Supreme Court rules: Companies allowed to close even if resulting in DISMISSAL of workers

The existence of business losses is not required to justify the closure or cessation of establishment or undertaking as a ground to terminate employment of employees. Abolition or closure could be justified on other grounds such as extinct demand. But the employer must present sufficient and convincing evidence to support such claim of extinct demand. (G.R. No. 155098)

Where the rubber and banana plantations were taken over by the DAR pursuant to the government’s CARP, resulting in the severance of the employees’ services due to cessation of the plantations business operations, it was ruled that the employees were not entitled to separation pay as the cessation of business came about involuntarily. The closure of business operations contemplated under Article 283 refers to a voluntary act or decision on the part of the employer, not one forced upon it, as in this case, by an act of the Law or State to benefit the workers by making them agrarian lot beneficiaries. (G.R. No. 150915)

[T]hree requirements are enumerated in cases of cessation of business operations of an employer company not due to business reverses: (1) service of a written notice to the employees and to the MOLE (now the Secretary of Labor and Employment) at least one month before the intended date thereof; (2) the cessation of or withdrawal from business operations must be bona fide in character; and (3) payment to the employees of termination pay amounting to at least one-half month pay for each year of service, or one month pay, whichever is higher. (G.R. No. 126428)

[T]he phrase “closure or cessation not due to serious business losses or financial reverses” recognizes the right of the employer to close or cease its business operations or undertaking even in the absence of serious business losses or financial reverses, as long as he pays his employees their termination pay in the amount corresponding to their length of service. (G.R. No. 164582)
The determination to cease operations is a prerogative of management which the State does not usually interfere with, as no business or undertaking must be required to continue operating simply because it has to maintain its workers in employment, and such act would be tantamount to a taking of property without due process of law. (G.R. No. 164582)

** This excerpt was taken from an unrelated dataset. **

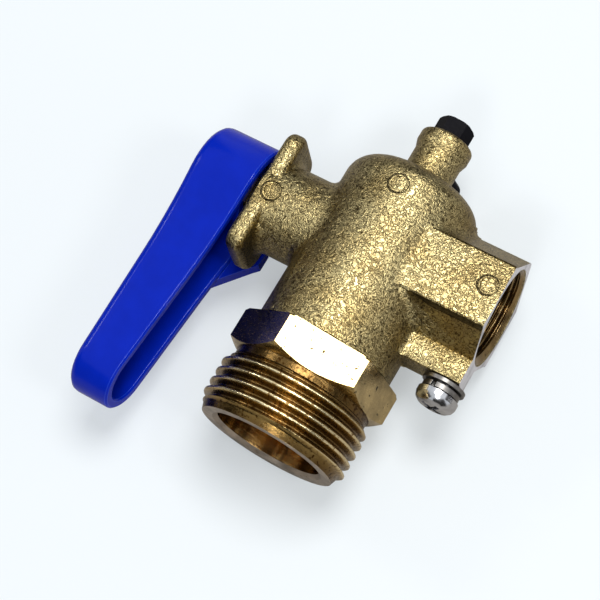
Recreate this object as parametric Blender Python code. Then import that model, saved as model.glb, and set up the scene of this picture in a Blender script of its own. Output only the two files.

In fact, even granting arguendo that respondent was not experiencing losses, it is still authorized by Article 283 of the Labor Code to cease its business operations. Explicit in the said provision is that closure or cessation of business operations is allowed even if the business is not undergoing economic losses. The owner, for any bona fide reason, can lawfully close shop anyone. Just as no law forces anyone to go into business, no law can compel anybody to continue in it. It would indeed be stretching the intent and spirit of the law if we were to unjustly interfere with the management's prerogative to close or cease its business operations, just because said business operations are not suffering any loss or simply to provide the worker's continued employment. (G.R. No. 172363)

Based on Article 283, in case of cessation of operations, the employer is only required to pay his employees a separation pay of one month pay or at least one-half month pay for every year of service, whichever is higher. That is all that the law requires. (G.R. No. 165951)

Looking now at Article 283, this Court holds that the same was drafted by the legislature, taking the best interest of laborers in mind. It is clear that the causes of the termination of an employee under Article 283 are due to circumstances beyond their control, such as when management decides to reduce personnel based on valid grounds, or when the employer decides to cease operations. Thus, the bias towards labor is very apparent, as the employer is statutorily required to pay separation pay, the amount of which is also statutorily prescribed. (G.R. No. 165951)

Retrenchment is the termination of employment initiated by the employer through no fault of and without prejudice to the employees. It is resorted to during periods of business recession, industrial depression, or seasonal fluctuations or during lulls occasioned by lack of orders, shortage of materials, conversion of the plant for a new production program or the introduction of new methods or more efficient machinery or of automation. It is a management prerogative resorted to, to avoid or minimize business losses, and is recognized by Article 283 of the Labor Code, as amended.

To effect a valid retrenchment, the following elements must be present: (1) the retrenchment is reasonably necessary and likely to prevent business losses which, if already incurred, are not merely de minimis, but substantial, serious, and real, or only if expected, are reasonably imminent as perceived objectively and in good faith by the employer; (2) the employer serves written notice both to the employee/s concerned and the Department of Labor and Employment at least a month before the intended date of retrenchment; (3) the employer pays the retrenched employee separation pay in an amount prescribed by the Code; (4) the employer exercises its prerogative to retrench in good faith; and (5) the employer uses fair and reasonable criteria in ascertaining who would be retrenched or retained.